*What you have to do*. Among the entries below, please repeat exactly and only the lines from the line containing "# Every object" to the line containing "socket.default_value = item", both lines included.

[START Listing]

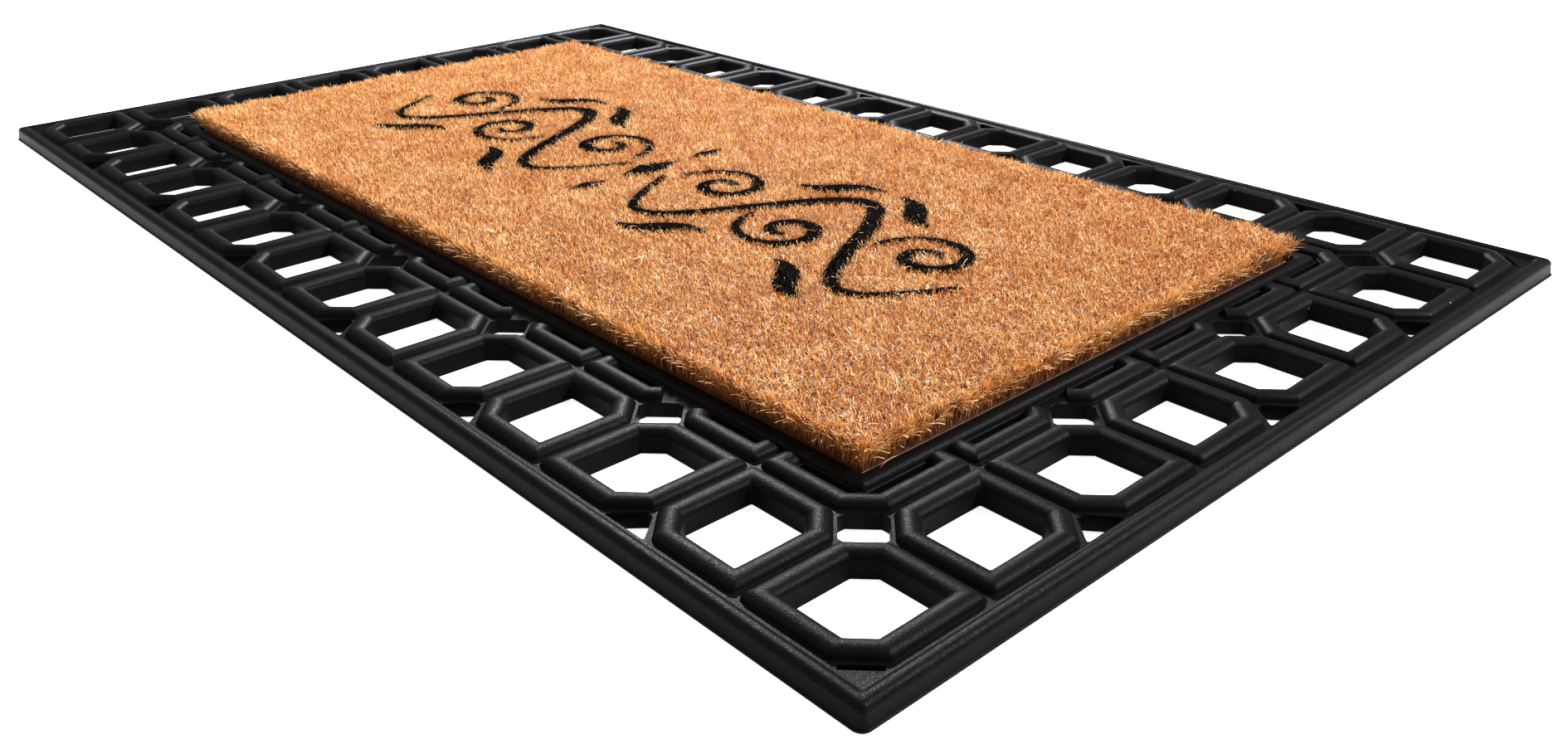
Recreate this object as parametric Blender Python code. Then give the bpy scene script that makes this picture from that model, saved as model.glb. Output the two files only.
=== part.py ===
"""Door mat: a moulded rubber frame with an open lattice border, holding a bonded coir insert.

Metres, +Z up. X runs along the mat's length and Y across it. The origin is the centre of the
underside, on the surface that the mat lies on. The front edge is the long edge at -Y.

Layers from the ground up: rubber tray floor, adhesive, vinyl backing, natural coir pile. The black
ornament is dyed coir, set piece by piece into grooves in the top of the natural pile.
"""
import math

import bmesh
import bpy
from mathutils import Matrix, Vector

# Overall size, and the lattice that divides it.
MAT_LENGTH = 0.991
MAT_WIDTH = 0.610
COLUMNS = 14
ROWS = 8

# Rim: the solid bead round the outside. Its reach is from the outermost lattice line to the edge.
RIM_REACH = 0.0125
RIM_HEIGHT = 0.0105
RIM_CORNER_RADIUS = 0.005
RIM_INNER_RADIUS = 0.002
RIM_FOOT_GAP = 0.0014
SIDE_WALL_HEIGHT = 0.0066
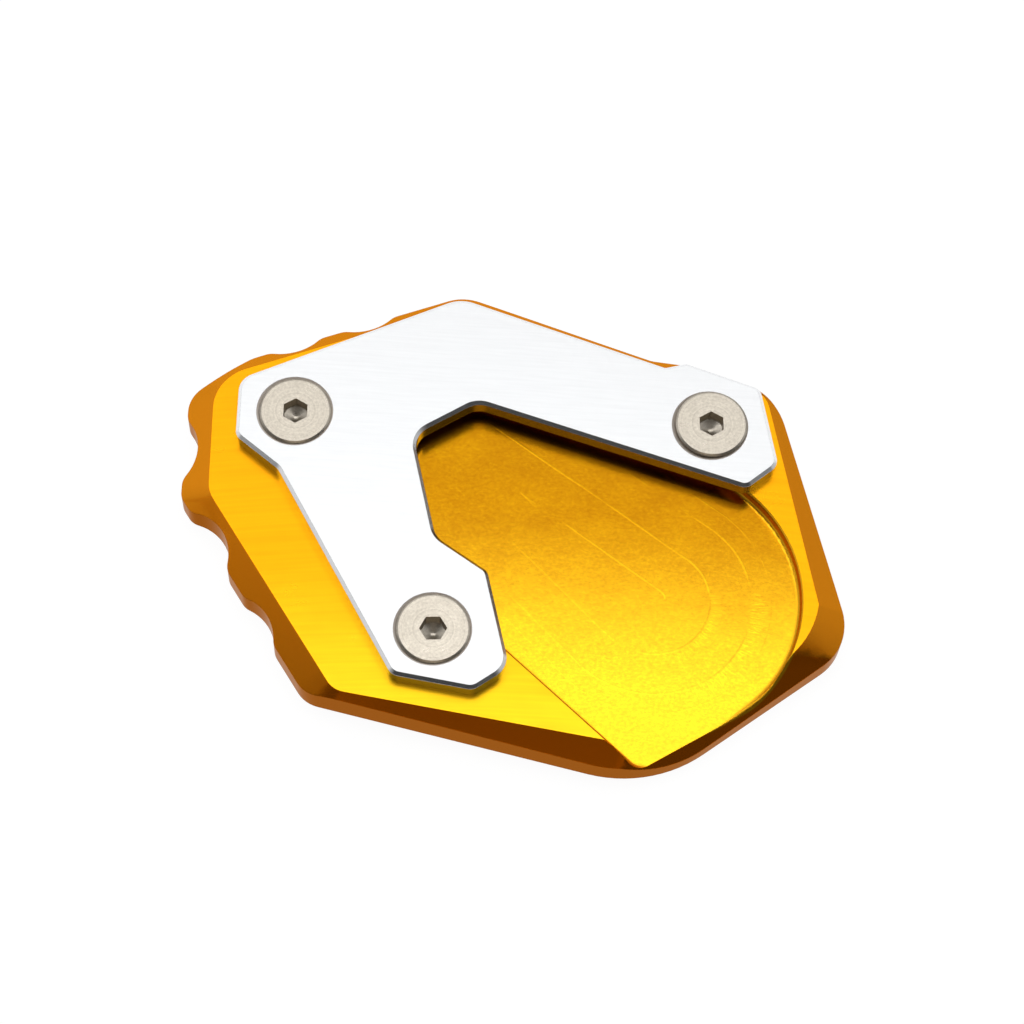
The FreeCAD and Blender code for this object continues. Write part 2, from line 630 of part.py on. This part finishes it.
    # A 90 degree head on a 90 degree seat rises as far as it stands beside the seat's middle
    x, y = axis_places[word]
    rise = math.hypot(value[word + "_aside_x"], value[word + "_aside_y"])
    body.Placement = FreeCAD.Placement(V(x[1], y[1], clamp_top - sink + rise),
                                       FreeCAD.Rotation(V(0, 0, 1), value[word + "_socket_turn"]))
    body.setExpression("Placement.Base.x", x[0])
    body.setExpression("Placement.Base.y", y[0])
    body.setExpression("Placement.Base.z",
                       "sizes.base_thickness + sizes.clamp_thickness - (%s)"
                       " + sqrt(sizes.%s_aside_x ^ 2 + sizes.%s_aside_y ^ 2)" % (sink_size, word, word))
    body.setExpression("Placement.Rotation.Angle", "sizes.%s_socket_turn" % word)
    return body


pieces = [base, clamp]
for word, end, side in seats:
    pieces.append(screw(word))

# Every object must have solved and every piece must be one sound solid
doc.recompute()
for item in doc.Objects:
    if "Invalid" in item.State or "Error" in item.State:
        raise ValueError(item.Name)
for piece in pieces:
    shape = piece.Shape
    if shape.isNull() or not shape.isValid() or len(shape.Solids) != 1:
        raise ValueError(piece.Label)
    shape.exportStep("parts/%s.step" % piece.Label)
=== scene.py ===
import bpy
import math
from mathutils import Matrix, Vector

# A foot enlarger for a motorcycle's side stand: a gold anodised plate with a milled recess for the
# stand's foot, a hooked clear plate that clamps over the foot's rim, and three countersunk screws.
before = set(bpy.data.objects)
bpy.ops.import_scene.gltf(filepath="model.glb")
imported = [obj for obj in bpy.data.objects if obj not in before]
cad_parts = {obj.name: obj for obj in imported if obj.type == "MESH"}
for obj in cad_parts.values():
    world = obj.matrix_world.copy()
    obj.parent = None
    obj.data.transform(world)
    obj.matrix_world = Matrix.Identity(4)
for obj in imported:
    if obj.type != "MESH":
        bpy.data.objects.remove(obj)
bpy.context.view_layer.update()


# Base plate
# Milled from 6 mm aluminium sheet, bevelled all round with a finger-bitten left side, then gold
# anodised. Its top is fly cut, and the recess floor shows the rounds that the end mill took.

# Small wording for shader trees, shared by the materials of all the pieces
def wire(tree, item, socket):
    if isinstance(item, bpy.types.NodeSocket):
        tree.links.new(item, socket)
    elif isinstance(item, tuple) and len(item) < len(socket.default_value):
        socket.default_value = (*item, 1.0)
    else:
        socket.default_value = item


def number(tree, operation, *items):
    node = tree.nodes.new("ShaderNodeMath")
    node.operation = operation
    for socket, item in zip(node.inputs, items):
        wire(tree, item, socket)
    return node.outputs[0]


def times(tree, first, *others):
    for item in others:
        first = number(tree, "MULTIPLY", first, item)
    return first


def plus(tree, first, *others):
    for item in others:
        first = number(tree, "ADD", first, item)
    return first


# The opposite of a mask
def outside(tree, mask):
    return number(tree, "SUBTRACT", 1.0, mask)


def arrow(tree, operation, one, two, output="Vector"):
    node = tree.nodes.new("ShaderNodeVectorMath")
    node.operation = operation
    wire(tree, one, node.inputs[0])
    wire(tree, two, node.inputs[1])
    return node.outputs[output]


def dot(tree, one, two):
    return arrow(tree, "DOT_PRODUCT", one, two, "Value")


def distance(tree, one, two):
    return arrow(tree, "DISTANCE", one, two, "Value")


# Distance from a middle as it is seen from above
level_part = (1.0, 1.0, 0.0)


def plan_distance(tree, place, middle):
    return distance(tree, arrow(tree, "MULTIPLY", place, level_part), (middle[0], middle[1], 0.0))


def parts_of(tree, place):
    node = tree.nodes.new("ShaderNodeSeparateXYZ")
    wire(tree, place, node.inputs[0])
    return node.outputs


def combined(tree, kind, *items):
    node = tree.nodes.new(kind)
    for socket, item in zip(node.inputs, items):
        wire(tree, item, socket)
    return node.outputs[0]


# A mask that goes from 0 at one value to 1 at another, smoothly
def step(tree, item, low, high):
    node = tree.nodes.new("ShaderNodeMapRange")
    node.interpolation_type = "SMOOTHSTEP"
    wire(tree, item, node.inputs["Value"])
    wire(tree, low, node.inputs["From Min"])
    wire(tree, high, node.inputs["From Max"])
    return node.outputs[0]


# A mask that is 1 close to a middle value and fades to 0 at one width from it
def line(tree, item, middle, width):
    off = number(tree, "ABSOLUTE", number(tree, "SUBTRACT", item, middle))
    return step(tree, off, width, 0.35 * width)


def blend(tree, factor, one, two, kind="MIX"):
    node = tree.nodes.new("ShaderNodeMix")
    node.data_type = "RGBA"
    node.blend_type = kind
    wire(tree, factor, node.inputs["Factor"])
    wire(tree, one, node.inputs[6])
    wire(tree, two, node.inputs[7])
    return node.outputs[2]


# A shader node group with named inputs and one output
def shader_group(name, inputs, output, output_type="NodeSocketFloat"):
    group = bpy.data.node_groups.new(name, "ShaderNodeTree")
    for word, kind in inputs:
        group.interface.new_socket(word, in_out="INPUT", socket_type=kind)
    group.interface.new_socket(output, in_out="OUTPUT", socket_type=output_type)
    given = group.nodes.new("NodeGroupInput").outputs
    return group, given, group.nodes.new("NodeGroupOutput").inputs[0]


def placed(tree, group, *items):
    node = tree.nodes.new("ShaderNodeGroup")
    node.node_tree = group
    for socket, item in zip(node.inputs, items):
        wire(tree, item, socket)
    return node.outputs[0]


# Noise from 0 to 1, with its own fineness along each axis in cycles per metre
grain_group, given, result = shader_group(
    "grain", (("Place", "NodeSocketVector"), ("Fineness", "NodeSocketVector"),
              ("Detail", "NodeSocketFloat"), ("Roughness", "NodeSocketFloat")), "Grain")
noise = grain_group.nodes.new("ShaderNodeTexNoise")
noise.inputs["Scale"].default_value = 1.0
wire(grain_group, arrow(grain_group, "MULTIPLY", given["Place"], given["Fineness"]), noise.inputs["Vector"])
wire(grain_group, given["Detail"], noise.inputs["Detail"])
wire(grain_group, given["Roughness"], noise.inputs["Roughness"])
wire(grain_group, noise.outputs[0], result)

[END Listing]

*Full output*.
# Every object must have solved and every piece must be one sound solid
doc.recompute()
for item in doc.Objects:
    if "Invalid" in item.State or "Error" in item.State:
        raise ValueError(item.Name)
for piece in pieces:
    shape = piece.Shape
    if shape.isNull() or not shape.isValid() or len(shape.Solids) != 1:
        raise ValueError(piece.Label)
    shape.exportStep("parts/%s.step" % piece.Label)
=== scene.py ===
import bpy
import math
from mathutils import Matrix, Vector

# A foot enlarger for a motorcycle's side stand: a gold anodised plate with a milled recess for the
# stand's foot, a hooked clear plate that clamps over the foot's rim, and three countersunk screws.
before = set(bpy.data.objects)
bpy.ops.import_scene.gltf(filepath="model.glb")
imported = [obj for obj in bpy.data.objects if obj not in before]
cad_parts = {obj.name: obj for obj in imported if obj.type == "MESH"}
for obj in cad_parts.values():
    world = obj.matrix_world.copy()
    obj.parent = None
    obj.data.transform(world)
    obj.matrix_world = Matrix.Identity(4)
for obj in imported:
    if obj.type != "MESH":
        bpy.data.objects.remove(obj)
bpy.context.view_layer.update()


# Base plate
# Milled from 6 mm aluminium sheet, bevelled all round with a finger-bitten left side, then gold
# anodised. Its top is fly cut, and the recess floor shows the rounds that the end mill took.

# Small wording for shader trees, shared by the materials of all the pieces
def wire(tree, item, socket):
    if isinstance(item, bpy.types.NodeSocket):
        tree.links.new(item, socket)
    elif isinstance(item, tuple) and len(item) < len(socket.default_value):
        socket.default_value = (*item, 1.0)
    else:
        socket.default_value = item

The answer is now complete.